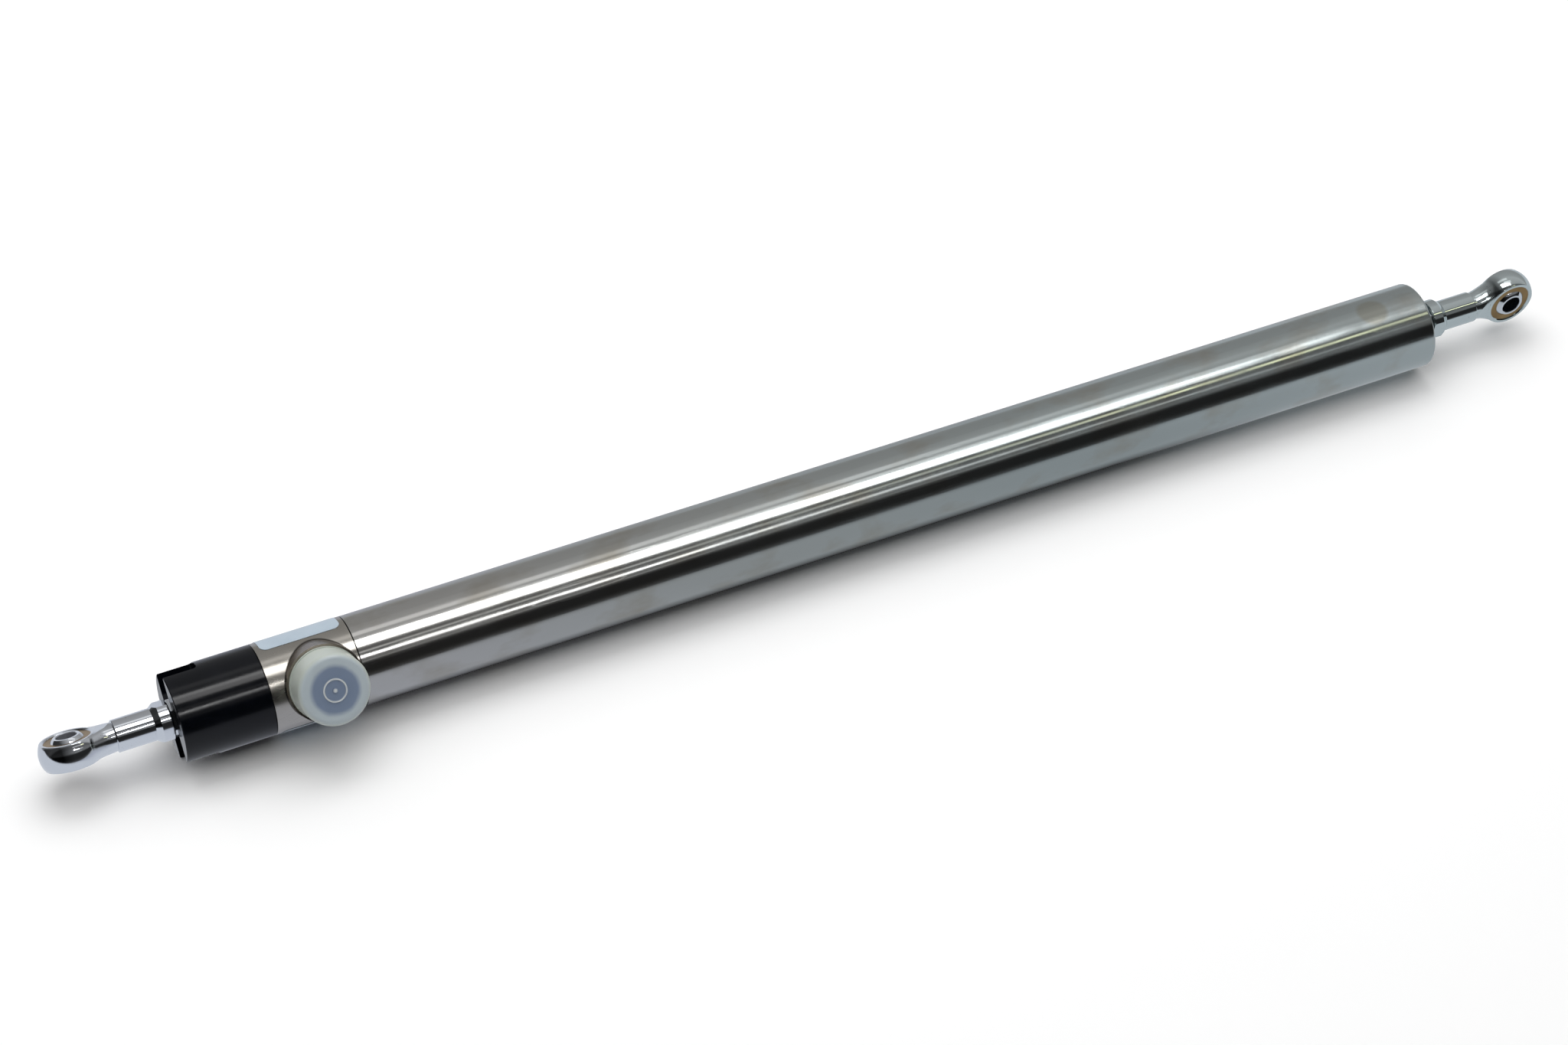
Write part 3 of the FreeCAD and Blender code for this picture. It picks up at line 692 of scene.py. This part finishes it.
FINISHES: dict[str, Finish] = {
    # Bright zinc over a forging mirrors the room sharply, with a bluish cast and a few dark pits
    "zinc_plate": BrightPlate("bright zinc plate", "D5D9DF", 1.0, 0.075),
    # Sintered bronze shows as a dull orange-brown ring between the bright eye and the bright ball
    "race_bronze": Mottled("sintered bronze", "9C8158", 1.0, 0.3, shade="7A6240"),
    # Glossy navy black: one soft grey band along the top, broken into fine strokes by the tool marks
    "black_anodised": TurnedAnodising("turned black anodising", "03050A", 0.0, 0.15, 1.36),
    # Ground stainless mirrors the lamps as long bands, drawn out round the bar by the grinding
    "stainless": GroundStainless("ground stainless steel", "C3C2BF", 1.0, 0.18, anisotropy=0.8),
    # Nickel plate over turned brass is a warmer, browner and duller grey than the steel beside it
    "nickel_plate": GroundStainless("nickel-plated brass", "A1978C", 1.0, 0.2, warm="8A7D6F", cool="A1978C",
                                    rough=(0.2, 0.32)),
    # Glass-filled nylon is a flat dark blue-grey with no gloss
    "insert_plastic": Mottled("glass-filled nylon", "171D2C", 0.0, 0.5, shade="232B3D"),
    # A thin gold flash gives the pins a warm satin shine
    "gold_plate": Mottled("gold flash on brass", "D8AE5A", 1.0, 0.22, shade="B98B3C"),
    # Enamelled copper shows reddish sections with dark lines between them
    "copper": WoundWire("enamelled copper wire", "B4673A", 0.8, 0.35),
    # Polythene is milky at its rim, and the darker opening behind its thin face is a painted see-through in
    # its colour
    "cap_plastic": SoftPolythene("milky polythene", "D4DBD2", 0.0, 0.3, 1.5, transmission=0.35),
    # Polyester film has an even pale blue-grey face with a slight clear gloss
    "label_film": Mottled("pale polyester film", "ADBBC7", 0.0, 0.32, coat=0.3, shade="A1B0BD"),
    # Nitrile rubber is matt black
    "seal_rubber": Mottled("nitrile rubber", "101010", 0.0, 0.6, shade="1C1C1C"),
    # Solder mask is a deep glossy green
    "board_laminate": Mottled("solder-masked glass laminate", "0F4A26", 0.0, 0.35, coat=0.4, shade="0A3A1D"),
    # Moulding compound is a dull black with a fine grain
    "chip_plastic": Mottled("moulding compound", "141416", 0.0, 0.55, shade="202022"),
    # Drawn aluminium is pale and satin
    "can_aluminium": Mottled("drawn aluminium", "C4C5C8", 1.0, 0.3, shade="A8A9AD"),
    # Polyamide is a matt charcoal with a moulded grain
    "moulded_plastic": Mottled("moulded polyamide", "1B1B1D", 0.0, 0.48, shade="262628"),
    # Annealed iron is a dull grey with faint clouds
    "soft_iron": Mottled("annealed soft iron", "8C8A86", 1.0, 0.42, shade="6E6B66"),
    # Turned fluoropolymer is waxy off-white
    "slide_plastic": Mottled("turned fluoropolymer", "E6E5DE", 0.0, 0.4, shade="D6D4CB"),
}

NODE_FINISHES: dict[str, Finish] = {
    # The tube carries one faint round stain near its front end, and a line of painted shade at its seam
    "outer_tube": GroundStainless("ground stainless tube", "C3C2BF", 1.0, 0.18, anisotropy=0.8,
                                  seams_mm=(TUBE_X_MM,), stain_at=STAIN_CENTRE),
    # The housing was turned, not ground: warmer, with softer bands and lines of painted shade where it meets
    # others
    "connector_housing": HousingSteel("turned stainless housing", "B9B5AE", 1.0, 0.24, anisotropy=0.7,
                                      warm="A09A90", cool="B9B5AE", rough=(0.2, 0.32),
                                      seams_mm=(HOUSING_X_MM, TUBE_X_MM)),
    # The forged rod ends mirror the room like the other plated pieces, round a soft hollow at the neck
    "rear_rod_end": PlatedForging("bright zinc on the rear forging", "D5D9DF", 1.0, 0.075),
    "front_rod_end": PlatedForging("bright zinc on the front forging", "CBD5D6", 1.0, 0.075,
                                   eye_x_mm=FRONT_EYE_X_MM),
    # Hard chrome gives the balls a sharper mirror than the zinc, round a dull bore darkened by painted shade
    "rear_ball": SwivelBall("hard-chromed rear ball", "DCE0E6", 1.0, 0.06, bore="6E7076"),
    "front_ball": SwivelBall("hard-chromed front ball", "DCE0E6", 1.0, 0.06,
                             bore_centre_x_mm=FRONT_EYE_X_MM, bore_angle=174.0),
}


@dataclass
class Workshop:
    """Makes and hands out the finishes, and turns bmeshes into pieces."""

    made: dict[str, bpy.types.Material] = field(default_factory=dict)

    def finish(self, node: str, slot: str) -> bpy.types.Material:
        """Gives the material of a node: its own one, or else its slot's, made once.

        Args:
            node: name of the node.
            slot: name of the record's material slot.

        Returns:
            The material.
        """
        name, finish = (node, NODE_FINISHES[node]) if node in NODE_FINISHES else (slot, FINISHES[slot])
        if name not in self.made:
            self.made[name] = finish.material()
        return self.made[name]

    def piece(self, name: str, bm: bmesh.types.BMesh, slot: str, body: Body,
              stands_for: tuple[str, ...] = ()) -> bpy.types.Object:
        """Turns a finished bmesh into a piece of the object.

        Args:
            name: name of the piece.
            bm: its mesh, which is freed.
            slot: the record's material slot that it takes its finish from.
            body: the body that it rides on.
            stands_for: CAD nodes that it replaces.

        Returns:
            The piece.
        """
        bmesh.ops.recalc_face_normals(bm, faces=bm.faces)
        mesh = bpy.data.meshes.new(name)
        bm.to_mesh(mesh)
        bm.free()
        mesh.shade_smooth()
        mesh.set_sharp_from_angle(angle=SHARP_ANGLE)
        made = bpy.data.objects.new(name, mesh)
        bpy.context.scene.collection.objects.link(made)
        mesh.materials.append(self.finish(name, slot))
        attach(made, body.value)
        if stands_for:
            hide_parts(*stands_for)
        LOG.info("%s has %d faces", name, len(mesh.polygons))
        return made

    def dress_nodes(self) -> None:
        """Gives every CAD node the finish of its slot."""
        for part in frame["record"]["subparts"]:
            node = frame["nodes"][part["node"]]
            node.data.materials.clear()
            node.data.materials.append(self.finish(part["node"], part["material_slot"]))
            LOG.info("%s is finished in %s", part["node"], node.data.materials[0].name)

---

[Your objective] Go through the listing and copy all of it exactly.

[Written answer]
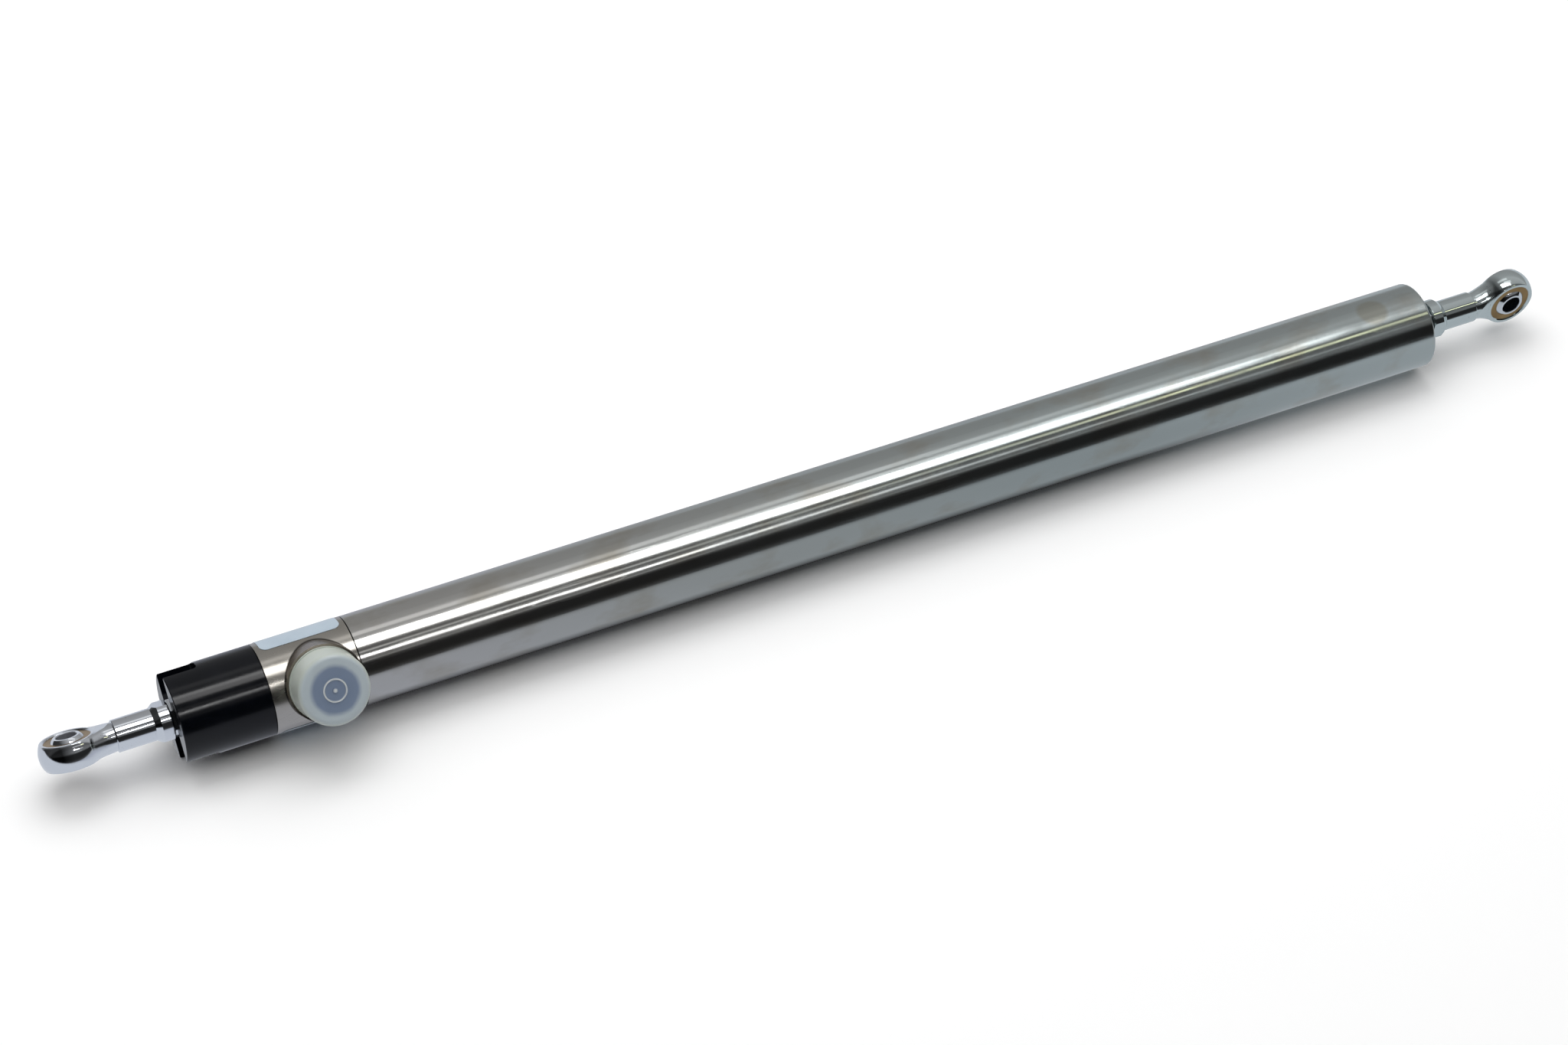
Write part 3 of the FreeCAD and Blender code for this picture. It picks up at line 692 of scene.py. This part finishes it.
FINISHES: dict[str, Finish] = {
    # Bright zinc over a forging mirrors the room sharply, with a bluish cast and a few dark pits
    "zinc_plate": BrightPlate("bright zinc plate", "D5D9DF", 1.0, 0.075),
    # Sintered bronze shows as a dull orange-brown ring between the bright eye and the bright ball
    "race_bronze": Mottled("sintered bronze", "9C8158", 1.0, 0.3, shade="7A6240"),
    # Glossy navy black: one soft grey band along the top, broken into fine strokes by the tool marks
    "black_anodised": TurnedAnodising("turned black anodising", "03050A", 0.0, 0.15, 1.36),
    # Ground stainless mirrors the lamps as long bands, drawn out round the bar by the grinding
    "stainless": GroundStainless("ground stainless steel", "C3C2BF", 1.0, 0.18, anisotropy=0.8),
    # Nickel plate over turned brass is a warmer, browner and duller grey than the steel beside it
    "nickel_plate": GroundStainless("nickel-plated brass", "A1978C", 1.0, 0.2, warm="8A7D6F", cool="A1978C",
                                    rough=(0.2, 0.32)),
    # Glass-filled nylon is a flat dark blue-grey with no gloss
    "insert_plastic": Mottled("glass-filled nylon", "171D2C", 0.0, 0.5, shade="232B3D"),
    # A thin gold flash gives the pins a warm satin shine
    "gold_plate": Mottled("gold flash on brass", "D8AE5A", 1.0, 0.22, shade="B98B3C"),
    # Enamelled copper shows reddish sections with dark lines between them
    "copper": WoundWire("enamelled copper wire", "B4673A", 0.8, 0.35),
    # Polythene is milky at its rim, and the darker opening behind its thin face is a painted see-through in
    # its colour
    "cap_plastic": SoftPolythene("milky polythene", "D4DBD2", 0.0, 0.3, 1.5, transmission=0.35),
    # Polyester film has an even pale blue-grey face with a slight clear gloss
    "label_film": Mottled("pale polyester film", "ADBBC7", 0.0, 0.32, coat=0.3, shade="A1B0BD"),
    # Nitrile rubber is matt black
    "seal_rubber": Mottled("nitrile rubber", "101010", 0.0, 0.6, shade="1C1C1C"),
    # Solder mask is a deep glossy green
    "board_laminate": Mottled("solder-masked glass laminate", "0F4A26", 0.0, 0.35, coat=0.4, shade="0A3A1D"),
    # Moulding compound is a dull black with a fine grain
    "chip_plastic": Mottled("moulding compound", "141416", 0.0, 0.55, shade="202022"),
    # Drawn aluminium is pale and satin
    "can_aluminium": Mottled("drawn aluminium", "C4C5C8", 1.0, 0.3, shade="A8A9AD"),
    # Polyamide is a matt charcoal with a moulded grain
    "moulded_plastic": Mottled("moulded polyamide", "1B1B1D", 0.0, 0.48, shade="262628"),
    # Annealed iron is a dull grey with faint clouds
    "soft_iron": Mottled("annealed soft iron", "8C8A86", 1.0, 0.42, shade="6E6B66"),
    # Turned fluoropolymer is waxy off-white
    "slide_plastic": Mottled("turned fluoropolymer", "E6E5DE", 0.0, 0.4, shade="D6D4CB"),
}

NODE_FINISHES: dict[str, Finish] = {
    # The tube carries one faint round stain near its front end, and a line of painted shade at its seam
    "outer_tube": GroundStainless("ground stainless tube", "C3C2BF", 1.0, 0.18, anisotropy=0.8,
                                  seams_mm=(TUBE_X_MM,), stain_at=STAIN_CENTRE),
    # The housing was turned, not ground: warmer, with softer bands and lines of painted shade where it meets
    # others
    "connector_housing": HousingSteel("turned stainless housing", "B9B5AE", 1.0, 0.24, anisotropy=0.7,
                                      warm="A09A90", cool="B9B5AE", rough=(0.2, 0.32),
                                      seams_mm=(HOUSING_X_MM, TUBE_X_MM)),
    # The forged rod ends mirror the room like the other plated pieces, round a soft hollow at the neck
    "rear_rod_end": PlatedForging("bright zinc on the rear forging", "D5D9DF", 1.0, 0.075),
    "front_rod_end": PlatedForging("bright zinc on the front forging", "CBD5D6", 1.0, 0.075,
                                   eye_x_mm=FRONT_EYE_X_MM),
    # Hard chrome gives the balls a sharper mirror than the zinc, round a dull bore darkened by painted shade
    "rear_ball": SwivelBall("hard-chromed rear ball", "DCE0E6", 1.0, 0.06, bore="6E7076"),
    "front_ball": SwivelBall("hard-chromed front ball", "DCE0E6", 1.0, 0.06,
                             bore_centre_x_mm=FRONT_EYE_X_MM, bore_angle=174.0),
}


@dataclass
class Workshop:
    """Makes and hands out the finishes, and turns bmeshes into pieces."""

    made: dict[str, bpy.types.Material] = field(default_factory=dict)

    def finish(self, node: str, slot: str) -> bpy.types.Material:
        """Gives the material of a node: its own one, or else its slot's, made once.

        Args:
            node: name of the node.
            slot: name of the record's material slot.

        Returns:
            The material.
        """
        name, finish = (node, NODE_FINISHES[node]) if node in NODE_FINISHES else (slot, FINISHES[slot])
        if name not in self.made:
            self.made[name] = finish.material()
        return self.made[name]

    def piece(self, name: str, bm: bmesh.types.BMesh, slot: str, body: Body,
              stands_for: tuple[str, ...] = ()) -> bpy.types.Object:
        """Turns a finished bmesh into a piece of the object.

        Args:
            name: name of the piece.
            bm: its mesh, which is freed.
            slot: the record's material slot that it takes its finish from.
            body: the body that it rides on.
            stands_for: CAD nodes that it replaces.

        Returns:
            The piece.
        """
        bmesh.ops.recalc_face_normals(bm, faces=bm.faces)
        mesh = bpy.data.meshes.new(name)
        bm.to_mesh(mesh)
        bm.free()
        mesh.shade_smooth()
        mesh.set_sharp_from_angle(angle=SHARP_ANGLE)
        made = bpy.data.objects.new(name, mesh)
        bpy.context.scene.collection.objects.link(made)
        mesh.materials.append(self.finish(name, slot))
        attach(made, body.value)
        if stands_for:
            hide_parts(*stands_for)
        LOG.info("%s has %d faces", name, len(mesh.polygons))
        return made

    def dress_nodes(self) -> None:
        """Gives every CAD node the finish of its slot."""
        for part in frame["record"]["subparts"]:
            node = frame["nodes"][part["node"]]
            node.data.materials.clear()
            node.data.materials.append(self.finish(part["node"], part["material_slot"]))
            LOG.info("%s is finished in %s", part["node"], node.data.materials[0].name)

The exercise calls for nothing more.